Adding to this exceptional experience, my host teacher made it a point to attend two of the games to see me play and better understand the sport. She knows that I go to the city on weekends just to play and often, thoughtfully offers a ride when she plans a trip to the city. She has asked numerous questions about the game in the past, as it is not familiar to most Thai people. I was very grateful for her support at the field and a chance to share a meaningful part of myself with her.

A full hot meal for the tournament lunch.

No Thai event, even an Ultimate tournament, would be complete without one thing: food. You could never go hungry in Thailand. State-side, tournament lunches are nonexistent; you’re provided a garbage bag full of bananas, bagels, pickles, fruit snacks, and peanut butter which is your team’s stash to share for the day. In Thailand, you are provided a full hot meal. An ultimate tournament is a catered event complete with coconut ice cream and mango sticky rice for dessert. We all break for an hour lunch—maybe fifteen minutes actually eating then everyone falls into a nice food coma until it’s time to warm up again. Perhaps not the best game plan mid-tournament, but I can’t turn down food like that.
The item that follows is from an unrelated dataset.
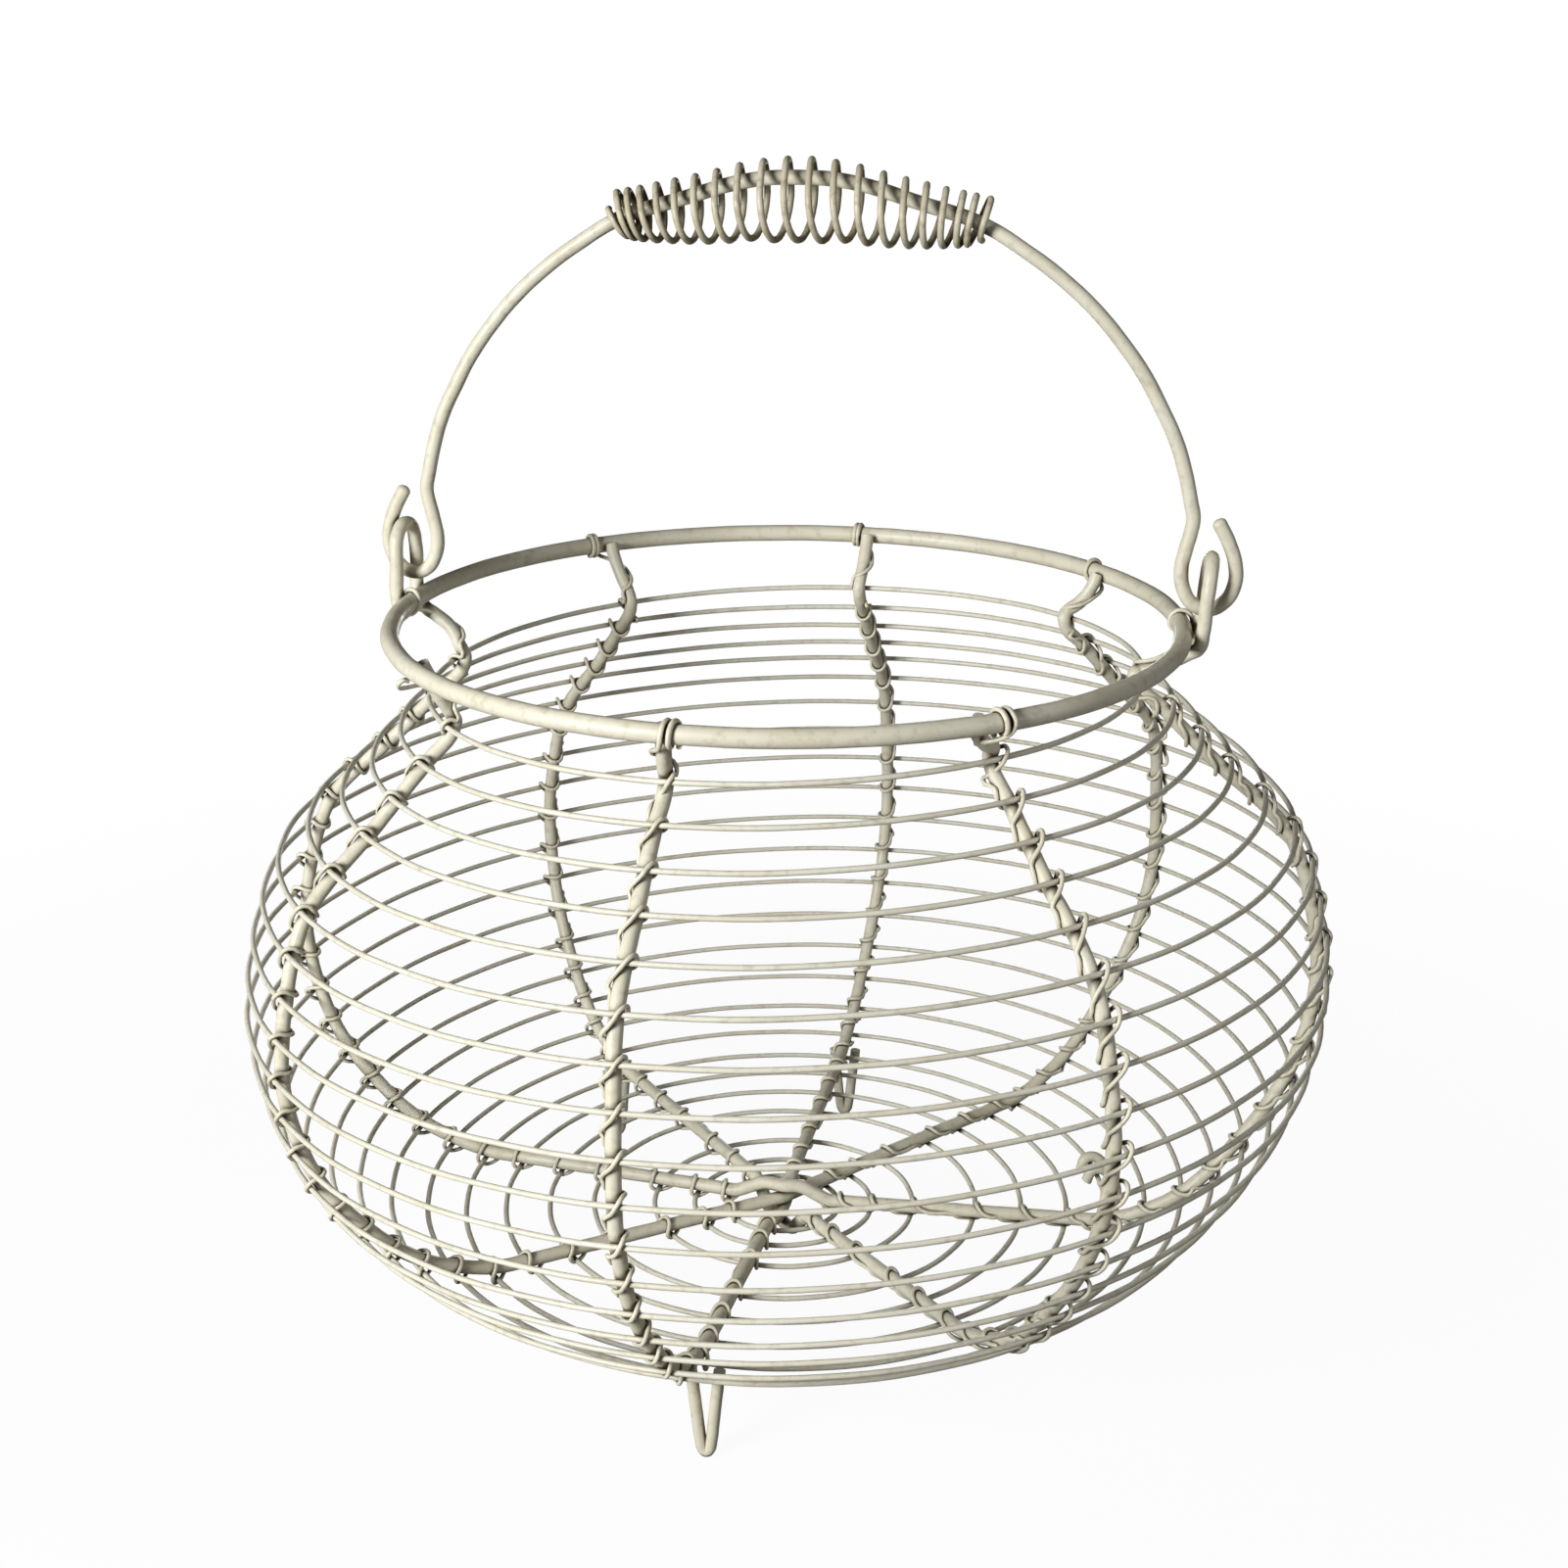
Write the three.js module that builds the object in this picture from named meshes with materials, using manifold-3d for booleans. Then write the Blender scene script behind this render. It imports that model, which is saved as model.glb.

There are few things that get me as excited and passionate as Ultimate. I’m always eager to learn new skills, a new language, try new foods, and adopt new habits into my life while living abroad. Nevertheless, participating in a sport that has been part of my life for five years now makes this year feel like a continuation of my life, not just a passing experience. I have a family. Ultimate makes an instant community in a foreign city. The field and the faces change but the game never does. Seeing how Ultimate has reached even Chiang Mai speaks to how impressive of a sport it is. Morever, the most unique thing about this sport is how Ultimate culture supersedes all of our own. Languages and nationalities are transparent on the field. All you have to do is play.